Some common molecular markers include the following:

  • IDH1/2
  • MGMT
  • 1p/19q co-deletion
  • BRAF
  • EGFR
  • TP53
  • ATRX
  • TERT
  • PTEN
  • NTRK
  • FGFR

Other tests to assist with diagnosis

Lumbar Puncture (LP, also called a Spinal Tap)

This procedure is used to obtain a sample of cerebrospinal fluid (CSF) from the spinal canal. CSF is fluid that surrounds and cushions your brain and spinal cord. To do this, your doctor will insert a thin, hollow tube between two vertebrae in your lower back (lumbar). The CSF sample is examined in a lab to determine if tumor cells, tumor biomarkers, infection, protein, or blood is present. Lumbar punctures aren’t done to diagnose brain tumors but rather assess if cancer cells have moved into the CSF. This test may be used to diagnose leptomeningeal disease, central nervous system lymphoma, or cancers that have spread from other parts of your body to the tissues around your brain or spinal cord (neoplastic meningitis).

Endocrine Evaluation

Measurements of hormone levels in blood and/or urine samples can help doctors diagnose pituitary or hypothalamic tumors.

Myelogram

This test is used primarily to diagnose a spinal tumor and to help in planning spinal tumor surgery, although spinal MRI has replaced myelography in many instances.
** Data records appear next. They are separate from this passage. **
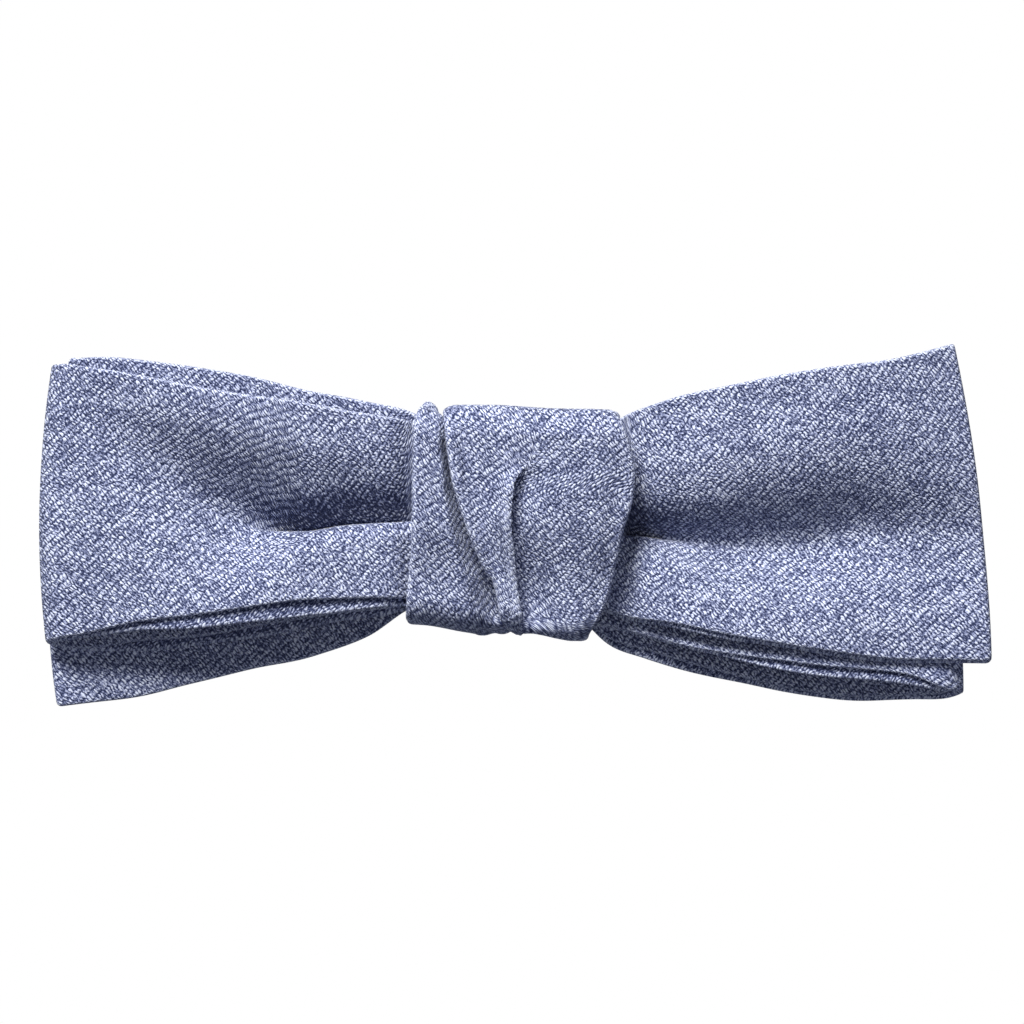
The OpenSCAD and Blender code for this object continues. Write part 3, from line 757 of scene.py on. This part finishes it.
def smooth_path(corners, radius):
    """Points about PATH_STEP apart along straight runs between corners, with the corners rounded."""
    corners = [np.array(c, float) for c in corners]
    path = [corners[0]]
    for before, corner, after in zip(corners, corners[1:], corners[2:]):
        arrive = corner + (before - corner) / np.linalg.norm(before - corner) * radius
        leave = corner + (after - corner) / np.linalg.norm(after - corner) * radius
        for f in np.linspace(0, 1, 9):
            path.append((1 - f) ** 2 * arrive + 2 * f * (1 - f) * corner + f * f * leave)
    path.append(corners[-1])
    dense = [path[0]]
    for a, b in zip(path, path[1:]):
        count = max(1, int(np.linalg.norm(b - a) / PATH_STEP))
        dense += [a + (b - a) * k / count for k in range(1, count + 1)]
    return dense


def staple(x_in, x_out, z, y_bar, y_end):
    """A stitch that shows as a bar from x_in to x_out, with both ends going down to y_end."""
    corners = [(x_in, y_end, z), (x_in, y_bar, z), (x_out, y_bar, z), (x_out, y_end, z)]
    return smooth_path(corners, STITCH_BEND)


WAIST_THREAD_R = 0.25
WAIST_TURNS = 6
WAIST_PITCH = 0.8
WAIST_Z = 0.3
WAIST_HALF_D = 3.45
WAIST_HALF_H = 10.75
WAIST_CORNER = 0.9
WAIST_STEPS = 120


def waist_binding():
    """The thread wound round the four layers under the knot."""
    deep, high = rounded_ring(WAIST_HALF_D, WAIST_HALF_H, WAIST_CORNER, WAIST_STEPS)
    wound = WAIST_TURNS * WAIST_STEPS + 1
    place = np.arange(wound) % WAIST_STEPS
    x = (np.arange(wound) / (wound - 1) - 0.5) * WAIST_TURNS * WAIST_PITCH
    path = np.stack([x, KNOT_Y - deep[place] * WAIST_HALF_D, WAIST_Z + high[place] * WAIST_HALF_H], axis=1)
    return tubes("waist_binding", [path], WAIST_THREAD_R, 10)


TAPE_HALF_W = 12.3
TAPE_HALF_H = 12.2
TAPE_CORNER = 1
TAPE_T = 0.65
TAPE_REAR_Y = -0.8
TAPE_MID_Y = TAPE_REAR_Y - TAPE_T / 2
TAPE_WAVE = (0.05, 13)
# Stitches: x of their two ends, y where they stop inside the cloth or tape, and their rows. The clip's go
# through the base plate's holes, CLIP_HOLE_Z above and below its middle, and over its sides.
KNOT_STITCH_X = (11.8, 12.8)
KNOT_STITCH_END_Y = -1.9
KNOT_STITCH_ROWS = (-6, -3, 0, 3, 6)
CLIP_STITCH_X = (9.6, 11.5)
CLIP_STITCH_END_Y = -1.4
CLIP_STITCH_ROWS = (-0.5, 0, 0.5)
CLIP_HOLE_Z = 8.6


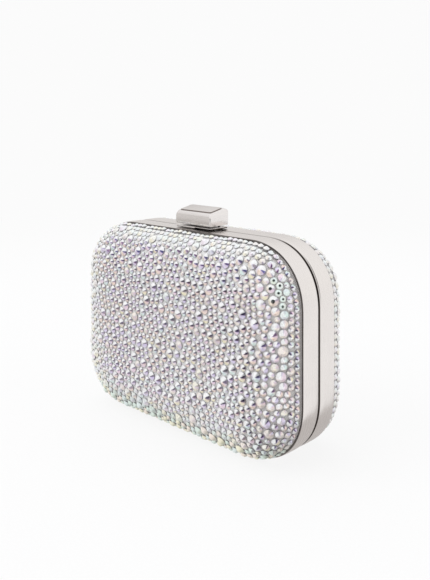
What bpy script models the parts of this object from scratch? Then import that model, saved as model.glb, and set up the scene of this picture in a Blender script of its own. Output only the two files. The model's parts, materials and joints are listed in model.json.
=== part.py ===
"""A hard-case clutch bag: two domed shells in a hinged metal frame, held shut by a press clasp.

The case stands on the flat of its frame. X runs along its width, the front faces -Y and Z is up.
The front half swings forward on two small barrel hinges under the case. A metal block over the
seam is pressed down to push a leaf spring out of the striker that holds the front half shut.
"""

import math

import bmesh
import bpy
from mathutils import Matrix, Vector

# Case outline, seen from the front
case_width = 0.157
case_height = 0.108
corner_radius = 0.0326
corner_exponent = 2.19
corner_steps = 7

# Frame halves: a crowned band with a flange along the seam
seam_gap = 0.0005
frame_depth = 0.01235
band_thickness = 0.0015
band_crown = 0.0003
band_edge_round = 0.0006
flat_band_share = 0.42
crown_steps = 2
flange_reach = 0.003
flange_thickness = 0.0012

# Domed shells, each a cover over a shell over a lining
dome_height = 0.0165
turn_width = 0.0306
turn_exponent = 2.5
turn_angle_shares = (0, 0.17, 0.34, 0.5, 0.66, 0.83, 1)
cover_thickness = 0.0007
shell_thickness = 0.0015
lining_thickness = 0.0008
cover_tuck = 0.003

# Clearances and cuts
seat_gap = 0.0003
pin_clearance = 0.0001
fitting_clearance = 0.00065
cut_overrun = 0.002
round_sides = 10
sharp_edge_angle = math.radians(40)

# Hinges under the case
hinge_spread = 0.060
knuckle_length = 0.004
barrel_radius = 0.00135
hinge_pin_radius = 0.0007
leaf_thickness = 0.001
leaf_reach = 0.0063
opening_angle = math.radians(70)
stop_clearance_angle = math.radians(1.5)

# Rivets and screws
rivet_radius = 0.0006
rivet_head_radius = 0.0011
rivet_head_height = 0.0005
rivet_recess = 0.0004
hinge_rivet_spread = 0.0076

# Clasp block
clasp_width = 0.0274
clasp_front_reach = 0.0095
clasp_back_reach = 0.0054
clasp_travel = 0.0008
press_rest_gap = 0.0002
clasp_side_height = 0.0047
clasp_side_bulge = 0.0001
clasp_corner_radius = 0.0010
clasp_bevel_height = 0.0020
clasp_bevel_inset = 0.0010
clasp_back_bevel_inset = 0.0028
clasp_lean = math.radians(11.5)
clasp_top_round = 0.0003
clasp_wall = 0.0014
clasp_recess = 0.0025
top_plate_margin = 0.0006
top_plate_thickness = 0.0009
top_plate_rise = 0.0005
corner_turn_steps = 4

# Base plate under the block
base_plate_margin = 0.0004
base_lip_thickness = 0.0009
base_lip_clearance = 0.0005
lip_notch_depth = 0.0035
lip_notch_height = 0.0005
lip_notch_start = 0.0015
base_rivet_edge_distance = 0.0026
base_rivet_head_radius = 0.0009

# Posts and clips that carry the block
post_edge_distance = 0.0052
post_radius = 0.0008
post_setback = 0.0031
post_seat_depth = 0.003
post_groove_depth = 0.00025
post_foot = 0.0003
clip_radius = 0.0013
clip_thickness = 0.0004

# Latch: a leaf spring with a nose that stands in the striker's window
striker_side_gap = 0.0012
striker_thickness = 0.001
striker_drop = 0.0004
striker_front_reach = 0.0064
striker_back_reach = 0.0063
striker_rivet_edge_distance = 0.002
striker_rivet_setback = 0.0042
nose_half_width = 0.0025
nose_depth = 0.0012
nose_setback = 0.0048
nose_release_gap = 0.00015
spring_thickness = 0.0004
spring_drop = 0.0005
spring_front = 0.0023
spring_back = 0.0059
spring_tip_overhang = 0.0025
spring_free_length = 0.005
spacer_length = 0.0075
latch_screw_spread = 0.0038
latch_screw_bite = 0.0008

# Colour, metallic and roughness of each finish
finishes = {
    "polished_nickel": ((0.80, 0.78, 0.76), 1.0, 0.25),
    "steel": ((0.55, 0.55, 0.56), 1.0, 0.38),
    "spring_steel": ((0.42, 0.43, 0.46), 1.0, 0.32),
    "crystal_fabric": ((0.70, 0.70, 0.74), 0.2, 0.35),
    "shell_board": ((0.16, 0.16, 0.17), 0.0, 0.60),
    "satin_lining": ((0.55, 0.54, 0.57), 0.0, 0.50),
}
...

Before a myelogram, a special dye is injected into the spinal column through a lumbar puncture. You are then tilted to allow the dye to mix with the CSF prior to imaging.

Evoked-potentials

Evoked-potential testing uses small electrodes to measure a nerve’s electrical activity. This test is particularly helpful in diagnosing acoustic neuroma  (also called vestibular schwannoma)  tumors affecting the inner ear. Evoked-potentials can also be used to monitor neurological function during surgery to remove the tumor.

EEG (elcetroencephalogram)

An EEG  is a test that measures and records the electrical activity of your brain. Small electrodes are placed on your scalp and connect to the EEG machine via wires that can sense nerve signals. They are the diagnostic test of choice for patients with seizures and epilepsy, which are both common in brain tumors. It provides another way to evaluate functional changes in a patient’s condition by revealing a continuous measure of brain function that MRI’s and CT’s cannot detect. The test is painless and safe and may be completed in an outpatient or inpatient setting by an EEG technician.  

Audiometry

Certain tumors can affect a person’s hearing by growing near or on the acoustic nerve. These tumors include acoustic neuromas (vestibular schwannomas), schwannomas, and skull base meningiomas. An audiometry evaluation is a hearing test that can help determine how a tumor is causing hearing loss.

Visual Field (Perimetry) Exam

This noninvasive test measures eyesight relative to the 20/20 standard. To complete the test, you look at a screen and press a button when you see lights flashing. Perimetry data can help detect a tumor near the eyes or the optic nerve.